Perhaps I can give the House an idea of the gravity of the situation by saying that in Scotland juvenile offenders who were committed for an offence in 1938 only numbered 15,408, and in 1966 that tragic figure had increased to 23,451, an absolutely staggering rate of acceleration.
Another reason why the Bill will be a moon to the constabulary in Scotland is that it will help to fight not only the rate of juvenile criminal offences but the general increase in crime in Scotland, which has doubled in the last ten years. In some spheres of criminal activity such as murder, attempted murder or wounding and assaults, the figures in Scotland have far more than doubled over the past ten years. Although the number of the offences of murder, attempted murder and wounding and assaults has increased in England and Wales, in Scotland the rate of increase has been double or more than double the rate of acceleration in England and Wales.

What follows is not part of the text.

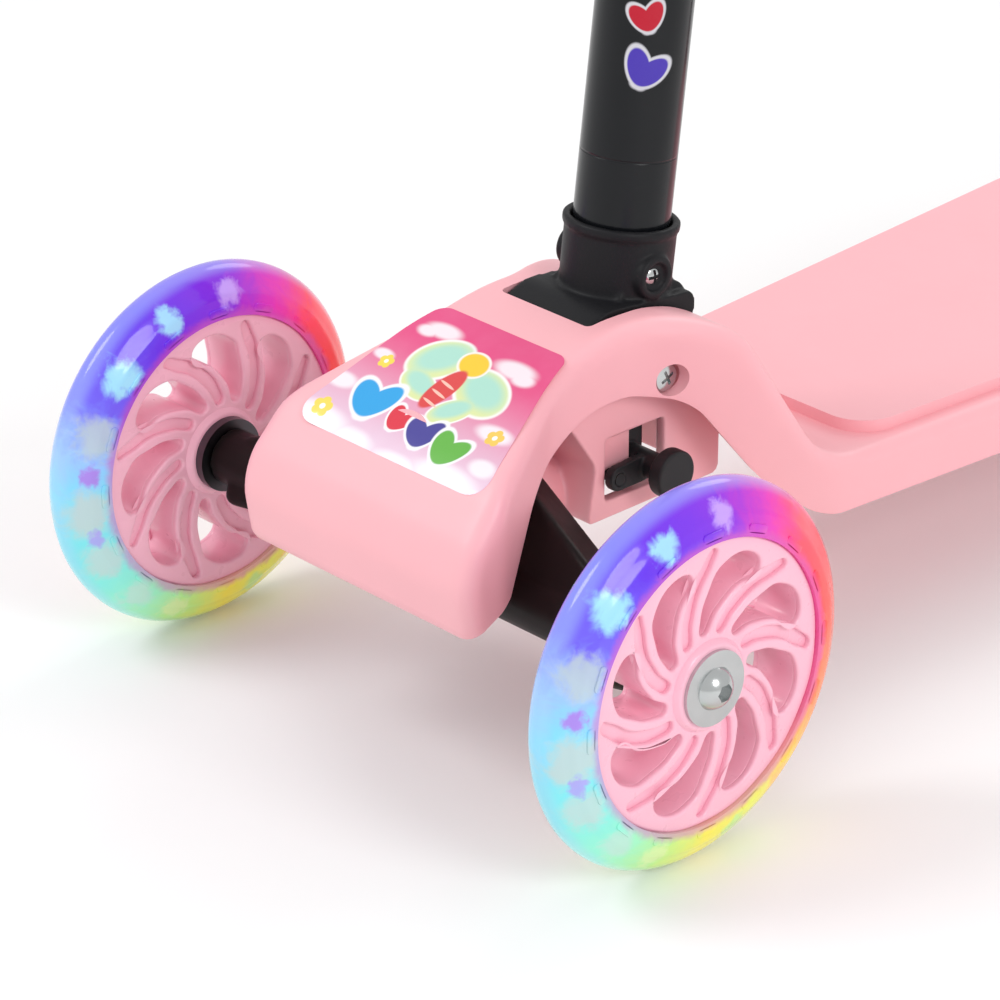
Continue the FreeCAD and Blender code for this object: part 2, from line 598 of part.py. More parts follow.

My statistics relating to crime in Scotland show that in 1963 two offences of murder were proved, and in 1966 that figure had risen to 23. The hon. Gentleman opposite may find this amusing. I find these figures tragic and significant. They are not a matter for hilarity on either side of the House. The increase from two to 23 is a staggering rate of increase of nearly 1,200 per cent. In England and Wales in the same period, between 1963 and 1966, the figures went up only from 46 to 72, a rate of increase of something like 82 per cent. It is significant that the trend of certain crimes has increased by a far greater rate over the last few years in Scotland than in England and Wales. The Bill which my hon Friend has introduced this afternoon, by giving the constabulary of Scotland the powers which they need, can in my opinion, do nothing but good.